The athletes I have seen benefit most from metric tracking are not the ones with the most sensors. They are the ones who picked two or three numbers that genuinely reflected their training goals and checked them every single week without fail. A footballer tracking sprint velocity and session-RPE across a season will learn more about their own development than one who logs twenty variables for three weeks and then stops.
There is also a motivational dimension that gets underestimated. Seeing a 4% improvement in jump height after six weeks of consistent training is far more powerful than a coach telling you that you are improving. The data makes the progress undeniable. That matters enormously for athletes who train through doubt, fatigue, and the inevitable plateaus that every development journey contains.
My honest view is that the future of athlete development belongs to platforms that make this process frictionless. Not because technology replaces coaching judgement, but because it frees coaches and athletes to spend their mental energy on decisions rather than data collection. The metric is not the point. The decision it enables is.
— Chris
Track, develop, and perform with Levelup360hq

Levelup360hq is built for athletes who want their performance data to mean something. The platform consolidates training logs, velocity data, heart rate metrics, and wellness scores into a single athlete profile, complete with FIFA-style player cards that update in real time as your numbers improve. Coaches get video assessment tools, session management, and approval workflows. Clubs get white-label branding and CRM functionality. Whether you play football, cricket, netball, or rugby, Levelup360hq turns raw metrics into visible progress. Explore the platform to see how your data can drive your development, or try the demo to experience the tracking tools firsthand.
FAQ
What are the most important performance metrics for athletes to track?
The most important metrics depend on your sport, but a practical starting set includes barbell velocity or sprint speed (external load), session-RPE (internal load), and resting HRV (readiness). These three cover training output, physiological response, and recovery status without creating data overload.
How often should athletes measure their performance metrics?
Session-RPE and training load should be recorded after every session. HRV and resting heart rate are most reliable when measured daily first thing in the morning and reviewed as a rolling weekly average rather than individual readings.
Can tracking metrics actually reduce injury risk?
A 2025 systematic review confirmed that multi-variable internal load monitoring links significantly with lower injury incidence in elite football. The mechanism is early detection of workload spikes before they accumulate into overuse injuries.

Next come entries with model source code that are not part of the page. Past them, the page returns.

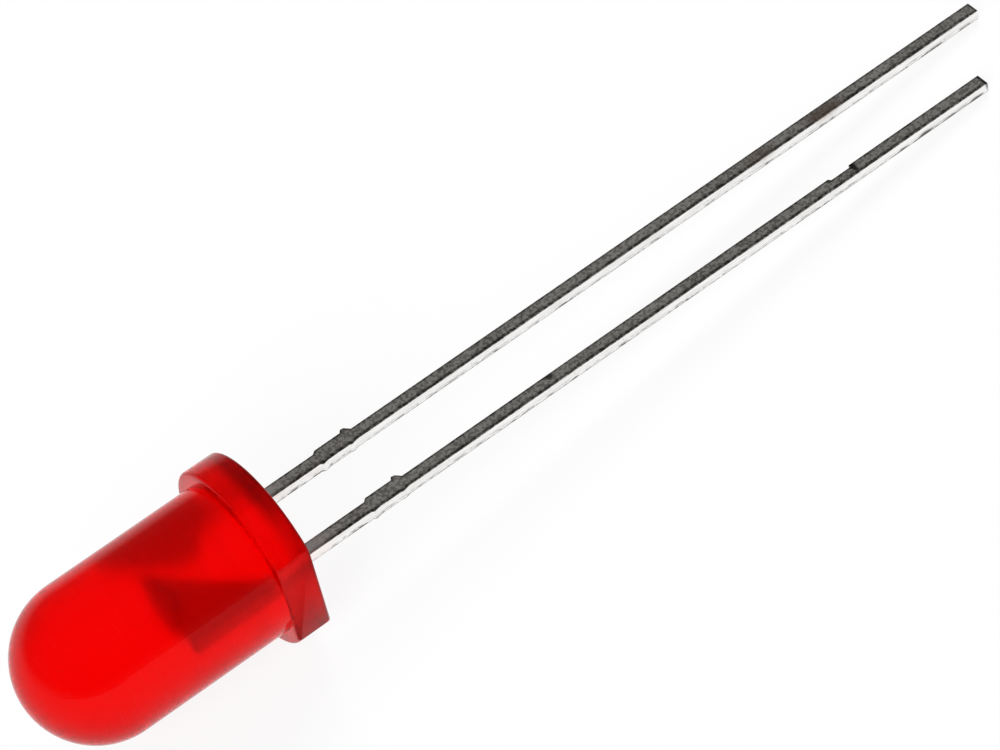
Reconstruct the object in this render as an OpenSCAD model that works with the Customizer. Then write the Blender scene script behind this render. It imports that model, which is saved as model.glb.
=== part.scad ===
// A 5 mm through-hole light-emitting diode, lying on its flange and on the
// tips of its two leads.
//
// Every piece is drawn in the frame of the lens: +X runs from the flange's
// base along the leads, -X runs to the top of the dome, +Y is the side of the
// anode, -Y the side of the cathode with the flat, and the leads are flat
// strips in the XY plane. at_rest() then tips the whole diode onto the floor
// about the middle of the flange's base, which stays the origin.

/* [Lens] */
// Diameter of the round barrel and of its dome
lens_d = 5.0; // [4.8:0.05:5.2]
// Height from the flange's base to the top of the dome
lens_h = 8.7; // [8.2:0.1:9.6]
// Diameter of the flange
flange_d = 5.9; // [5.6:0.05:6.2]
// Thickness of the flange
flange_h = 1.15; // [1:0.05:1.3]
// Rounding of the flange's two edges
flange_edge = 0.1; // [0.04:0.02:0.2]
// How far outside the barrel the flat lies that marks the cathode
flat_gap = 0.02; // [0.01:0.01:0.15]

/* [Leads] */
// Distance between the middles of the two leads
pitch = 2.54; // [2.5:0.02:2.6]
// Width of a lead, across the pair
lead_w = 0.45; // [0.4:0.01:0.5]
// Thickness of the strip that both leads are stamped from
lead_t = 0.40; // [0.36:0.01:0.5]
// Length of the anode lead below the flange
anode_len = 27.8; // [24:0.1:30]
// How much shorter the cathode lead is cut
short_by = 1.8; // [1:0.1:2.5]

/* [Tie bars] */
// Distance from the flange's base to the sheared stubs of the first tie bar
stub_at = 2.65; // [2.2:0.05:4]
// Length of each stub
stub_len = 1.3; // [1:0.05:1.6]
// How far a stub stands out from its lead
stub_out = 0.1; // [0.04:0.01:0.16]
// Height of the torn peak at the far end of a stub
stub_peak = 0.2; // [0.17:0.01:0.26]
// Distance from the flange's base to the second tie bar's notch
notch_at = 20.1; // [15:0.1:21]
// Length of that notch
notch_len = 0.8; // [0.5:0.05:1]
// Depth of that notch
notch_in = 0.09; // [0.04:0.01:0.12]

/* [Lead frame in the lens] */
// Height of the reflector cup's rim above the flange's base
cup_top = 4.1; // [3.9:0.05:4.2]
// Outside diameter of the reflector cup
cup_d = 1.2; // [1.1:0.05:1.3]
// Diameter of the cup's mouth
cup_mouth = 0.92; // [0.86:0.02:0.96]
// Diameter of the cup's floor
cup_floor = 0.5; // [0.46:0.02:0.56]
// Depth of the cup
cup_deep = 0.34; // [0.3:0.02:0.4]
// Height of the anode post above the flange's base
post_top = 4.5; // [4.4:0.05:4.7]

/* [Chip and wire] */
// Side of the square semiconductor die
die_w = 0.26; // [0.22:0.01:0.28]
// Height of the die
die_h = 0.14; // [0.1:0.01:0.18]
// Thickness of the silver glue under the die
glue_t = 0.02; // [0.015:0.005:0.03]
// Diameter of the gold bond wire
wire_d = 0.03; // [0.025:0.005:0.04]
// Radius of the bend at the top of the wire's loop
wire_bend = 0.14; // [0.08:0.02:0.2]
// Slope of the wire's long fall from that bend to the anode post, in degrees
wire_fall = 17; // [15:1:25]

/* [Hidden] */

lens_r = lens_d / 2;
flange_r = flange_d / 2;
flat_off = lens_r + flat_gap;
dome_at = lens_h - lens_r;
round_fn = 96;

// Middle of each lead
anode_y = pitch / 2;
cathode_y = -pitch / 2;
cathode_len = anode_len - short_by;

// Slope of the lying diode, as the tangent of its tip. It rests on the rounded
// edge of the flange and on the lower edge of both lead tips, and as the
// cathode lead is shorter, it rolls a little towards that side:
//   sin(roll) = short_by * slope / pitch
// Each pass of this function puts the last slope into that balance.
function rest_slope(slope = 0.1, passes = 8) =
    passes == 0 ? slope :
    let (
        roll_cos = sqrt(1 - pow(short_by * slope / pitch, 2)),
        drop = flange_r - flange_edge + flange_edge * sqrt(1 + slope * slope)
            - lead_t / 2 * roll_cos,
        reach = anode_len + flange_edge - (anode_y - lead_w / 2) * short_by / pitch
    )
    rest_slope(drop / reach, passes - 1);

tip_deg = atan(rest_slope());
roll_deg = asin(short_by * rest_slope() / pitch);

// Anvil: the head of the cathode lead, which carries the cup on the axis
anvil_top = cup_top - 0.1;
anvil_in = 0.76;
anvil_slope_top = anvil_top - 0.2;
anvil_slope_end = 1.35;
anvil_chamfer = 0.08;

// Post: the head of the anode lead, which takes the wire's far end
post_out = 1.85;
post_top_w = 0.44;
post_in = 0.65;
post_in_at = 2.7;
post_in_end = 1.6;
post_out_at = 1.9;
post_out_end = 1.0;

// The die stands on the glue on the cup's floor
floor_at = cup_top - cup_deep;
die_at = floor_at + glue_t;
die_top = die_at + die_h;

// Bond wire: a squashed ball on the die, a straight rise, a bend and a long
// straight fall to a flattened foot on the post
ball_r = 0.045;
ball_h = 0.03;
foot_w = 0.06;
foot_h = 0.02;
foot_len = 0.12;
foot_y = post_out - 0.2;
wire_r = wire_d / 2;
wire_fn = 24;

// Height of the bend's centre, and length of the fall: the line that leaves
// the foot at the given slope and just touches the bend
bend_at = post_top + foot_h + (foot_y - wire_bend) * tan(wire_fall)
    - wire_bend / cos(wire_fall);
fall_len = (foot_y - wire_bend) / cos(wire_fall) - wire_bend * tan(wire_fall);

// Sets the diode down on the floor, tips of the leads low
module at_rest() {
    rotate([roll_deg, tip_deg, 0]) children();
}

// A strip drawn in the XY plane, as thick as the lead stock
module stamped() {
    linear_extrude(height = lead_t, center = true) children();
}

// Half of a disc's section with both outer edges rounded
module rounded_half(r, h, edge) {
    translate([0, edge]) square([r, h - 2 * edge]);
    square([r - edge, h]);
    for (y = [edge, h - edge])
        translate([r - edge, y]) circle(r = edge, $fn = round_fn);
}

// Half section of the moulded lens: flange, barrel and dome
module lens_half() {
    rounded_half(flange_r, flange_h, flange_edge);
    square([lens_r, dome_at]);
    intersection() {
        translate([0, dome_at]) circle(r = lens_r, $fn = round_fn);
        translate([0, dome_at]) square(lens_r);
    }
}

module lens_body() {
    difference() {
        rotate([0, -90, 0]) rotate_extrude($fn = round_fn) lens_half();
        translate([-flange_h - 0.5, -flange_d, -flange_d / 2 - 1])
            cube([flange_h + 1, flange_d - flat_off, flange_d + 2]);
    }
}

module epoxy_lens() {
    color([0.93, 0.05, 0.05]) at_rest() difference() {
        lens_body();
        cathode_solid();
        anode_solid();
        die_solid();
        glue_solid();
        wire_solid();
    }
}

// Moves an edge's points to a lead's edge at the first tie bar
function beside(edge_y, points) = [for (p = points) [stub_at + p[0], edge_y + p[1]]];

// The torn stub of the first tie bar on a lead's +Y edge, towards the tip
function tie_stub(edge_y) = beside(edge_y, [
    [0, 0],
    [0.12, stub_out],
    [stub_len - 0.25, stub_out],
    [stub_len - 0.17, stub_peak],
    [stub_len - 0.05, stub_peak * 0.9],
    [stub_len + 0.1, 0]
]);

// Low burrs that the shear leaves on a lead's -Y edge, towards the flange
function tie_burr(edge_y) = beside(edge_y, [
    [stub_len, 0],
    [stub_len - 0.2, -0.05],
    [stub_len - 0.3, -0.02],
    [0.25, -0.02],
    [0.05, -0.06],
    [-0.05, 0]
]);

// The shallow notch of the second tie bar on a lead's +Y edge
function tie_notch(edge_y) = [
    [notch_at, edge_y],
    [notch_at + 0.06, edge_y - notch_in],
    [notch_at + notch_len, edge_y - notch_in],
    [notch_at + notch_len, edge_y]
];

module cathode_outline() {
    outer = cathode_y - lead_w / 2;
    inner = cathode_y + lead_w / 2;
    polygon(concat(
        [[cathode_len, outer]],
        tie_burr(outer),
        [
            [-anvil_top + anvil_chamfer, outer],
            [-anvil_top, outer + anvil_chamfer],
            [-anvil_top, anvil_in],
            [-anvil_slope_top, anvil_in],
            [-anvil_slope_end, inner + 0.12],
            [-anvil_slope_end + 0.35, inner]
        ],
        tie_stub(inner),
        tie_notch(inner),
        [[cathode_len, inner]]
    ));
}

module anode_outline() {
    outer = anode_y + lead_w / 2;
    inner = anode_y - lead_w / 2;
    polygon(concat(
        [[anode_len, inner]],
        tie_burr(inner),
        [
            [-post_in_end, inner],
            [-post_in_at + 0.5, post_in],
            [-post_in_at, post_in],
            [-post_top, post_out - post_top_w],
            [-post_top, post_out],
            [-post_out_at, post_out],
            [-post_out_end, outer]
        ],
        tie_stub(outer),
        [[anode_len, outer]]
    ));
}

// The upset head around the cup, which flares out of the anvil
module cup_head() {
    rotate([0, -90, 0]) {
        translate([0, 0, anvil_slope_top - 0.35])
            cylinder(h = 0.35, r1 = lead_t / 2, r2 = cup_d / 2, $fn = round_fn);
        translate([0, 0, anvil_slope_top])
            cylinder(h = cup_top - anvil_slope_top, r = cup_d / 2, $fn = round_fn);
    }
}

module cup_hollow() {
    slope = (cup_mouth - cup_floor) / 2 / cup_deep;
    over = 0.1;
    rotate([0, -90, 0])
        translate([0, 0, floor_at])
            cylinder(h = cup_deep + over, r1 = cup_floor / 2,
                     r2 = cup_mouth / 2 + slope * over, $fn = round_fn);
}

module cathode_solid() {
    difference() {
        union() {
            stamped() cathode_outline();
            cup_head();
        }
        cup_hollow();
    }
}

module anode_solid() {
    stamped() anode_outline();
}

module die_solid() {
    translate([-die_top, -die_w / 2, -die_w / 2]) cube([die_h, die_w, die_w]);
}

// Silver glue: a low round pad with a fillet's slope up to the die
module glue_solid() {
    difference() {
        rotate([0, -90, 0])
            translate([0, 0, floor_at])
                cylinder(h = glue_t * 2, r1 = cup_floor / 2 - 0.02, r2 = die_w * 0.74,
                         $fn = round_fn);
        die_solid();
    }
}

// A length of wire along X
module wire(length) {
    rotate([0, 90, 0]) cylinder(h = length, r = wire_r, $fn = wire_fn);
}

module wire_solid() {
    translate([-bend_at, wire_bend, 0]) rotate([0, 0, 180 - wire_fall]) {
        rotate_extrude(angle = 90 + wire_fall, $fn = round_fn)
            translate([wire_bend, 0]) circle(r = wire_r, $fn = wire_fn);
        translate([wire_bend, 0, 0]) rotate([0, 0, -90]) wire(fall_len);
        rotate([0, 0, 90 + wire_fall])
            translate([wire_bend, 0, 0]) rotate([0, 0, 90]) wire(bend_at - die_top);
    }
    translate([-die_top - ball_h, 0, 0]) rotate([0, 90, 0])
        cylinder(h = ball_h, r = ball_r, $fn = wire_fn);
    translate([-post_top - foot_h, foot_y - foot_len / 2, -foot_w / 2])
        cube([foot_h, foot_len, foot_w]);
}

module cathode_lead() {
    color([0.62, 0.61, 0.59]) at_rest() cathode_solid();
}

module anode_lead() {
    color([0.66, 0.65, 0.63]) at_rest() anode_solid();
}

module led_die() {
    color([0.35, 0.30, 0.28]) at_rest() die_solid();
}

module die_attach() {
    color([0.80, 0.80, 0.82]) at_rest() glue_solid();
}

module bond_wire() {
    color([0.95, 0.75, 0.25]) at_rest() wire_solid();
}

epoxy_lens();
cathode_lead();
anode_lead();
led_die();
die_attach();
bond_wire();
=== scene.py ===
# %% [markdown]
# # A red light-emitting diode, lying on a white table
#
# The object is a common 5 mm diode: a domed lens of red, slightly cloudy
# epoxy on a flange, and two long leads of tinned steel strip. Inside the
# lens the leads widen into an anvil and a post, which show through the
# resin as soft dark shapes.
#
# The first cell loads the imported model. It holds the sizes, and each new
# piece goes where that model says.

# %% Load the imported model
import math

import bmesh
import bpy
from mathutils import Matrix, Quaternion, Vector


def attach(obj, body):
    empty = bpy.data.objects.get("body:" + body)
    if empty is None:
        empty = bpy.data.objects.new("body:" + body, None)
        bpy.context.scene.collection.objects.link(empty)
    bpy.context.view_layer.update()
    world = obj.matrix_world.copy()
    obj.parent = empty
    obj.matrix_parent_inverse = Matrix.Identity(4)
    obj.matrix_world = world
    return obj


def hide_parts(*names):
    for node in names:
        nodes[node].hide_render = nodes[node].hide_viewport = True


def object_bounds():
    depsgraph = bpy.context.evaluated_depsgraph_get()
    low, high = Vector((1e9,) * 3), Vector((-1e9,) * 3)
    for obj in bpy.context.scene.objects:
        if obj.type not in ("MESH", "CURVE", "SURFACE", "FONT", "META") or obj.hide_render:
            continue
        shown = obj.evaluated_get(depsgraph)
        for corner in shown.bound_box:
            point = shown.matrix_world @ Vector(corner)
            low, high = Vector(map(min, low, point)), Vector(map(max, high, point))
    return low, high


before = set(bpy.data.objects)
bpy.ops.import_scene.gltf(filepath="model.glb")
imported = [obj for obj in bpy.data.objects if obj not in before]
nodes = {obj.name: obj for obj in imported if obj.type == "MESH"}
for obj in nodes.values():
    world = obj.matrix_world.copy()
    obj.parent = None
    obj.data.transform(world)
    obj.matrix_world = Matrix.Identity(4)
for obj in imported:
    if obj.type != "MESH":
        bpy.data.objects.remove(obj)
cad_low, cad_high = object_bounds()
print("pieces:", ", ".join(sorted(nodes)))
print("size in mm:", [round(1000 * v, 2) for v in cad_high - cad_low])

# %% [markdown]
# ## How the diode lies
#
# It rests on its flange and on the tips of both leads, so its axis tips down
# by almost six degrees, and because one lead is shorter, it also rolls by
# four. It is much easier to model a turned part upright. Every new piece is
# therefore made in an upright frame, as the diode would stand on a circuit
# board, with the dome up and one Blender unit for a millimetre. Blender's
# bevel and merge tools round off at about a micrometre, which is coarse for
# edges of 0.03 mm in metres, and that is the second reason for this scale.
#
# `LIE` takes a point from that upright frame to its place on the table.

# %% The upright frame and the way it lies
MM = 0.001
TIP = math.radians(5.78386)
ROLL = math.radians(4.11632)

AT_REST = Matrix.Rotation(TIP, 4, "Y") @ Matrix.Rotation(ROLL, 4, "X")
# Upright Z is the way to the dome, which lies along -X
UPRIGHT = Matrix(((0, 0, -1, 0), (0, 1, 0, 0), (1, 0, 0, 0), (0, 0, 0, 1)))
LIE = AT_REST @ UPRIGHT @ Matrix.Scale(MM, 4)

LENS_R = 2.5
LENS_H = 8.7
FLANGE_R = 2.95
FLANGE_H = 1.15
FLAT_OFF = 2.52
DOME_AT = LENS_H - LENS_R
PITCH = 2.54
LEAD_W = 0.45
LEAD_T = 0.40
CATHODE_LEN = 26.0
dome_top = LIE @ Vector((0, 0, LENS_H))
print("dome's top lies at", [round(v / MM, 2) for v in dome_top], "mm")

# %% [markdown]
# ## Camera
#
# The camera looks down from about 46 degrees, turned a little so that the
# leads run from lower left to upper right. A long lens is used, from 150 mm
# away, which keeps the two leads nearly parallel. A camera looks along its
# own -Z, so `to_track_quat` points it, and one more turn about that axis
# leans the picture.

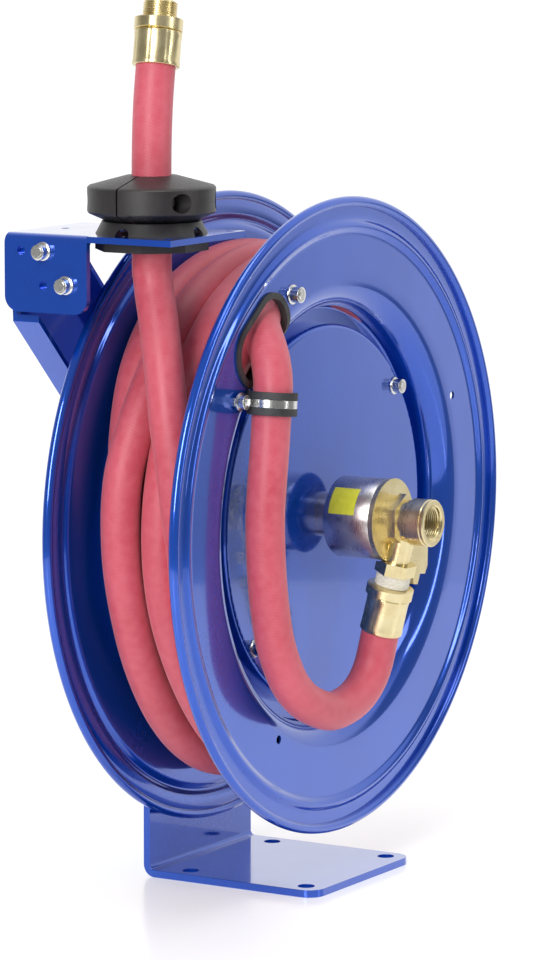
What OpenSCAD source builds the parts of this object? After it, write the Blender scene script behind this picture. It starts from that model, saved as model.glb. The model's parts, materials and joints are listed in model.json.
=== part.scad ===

What is velocity-based training and why does it matter for tracking?
Velocity-based training uses sensors to measure barbell speed during lifts, detecting strength changes of 2 to 3% at submaximal loads. This means you can monitor strength progress and fatigue in real time without performing risky maximal effort tests.
How do I avoid being overwhelmed by too much data?
Choose three to five metrics that directly reflect your training goals, measure them consistently under the same conditions, and review trends over two to four week blocks rather than reacting to individual sessions. Consistency of measurement matters more than the number of variables tracked.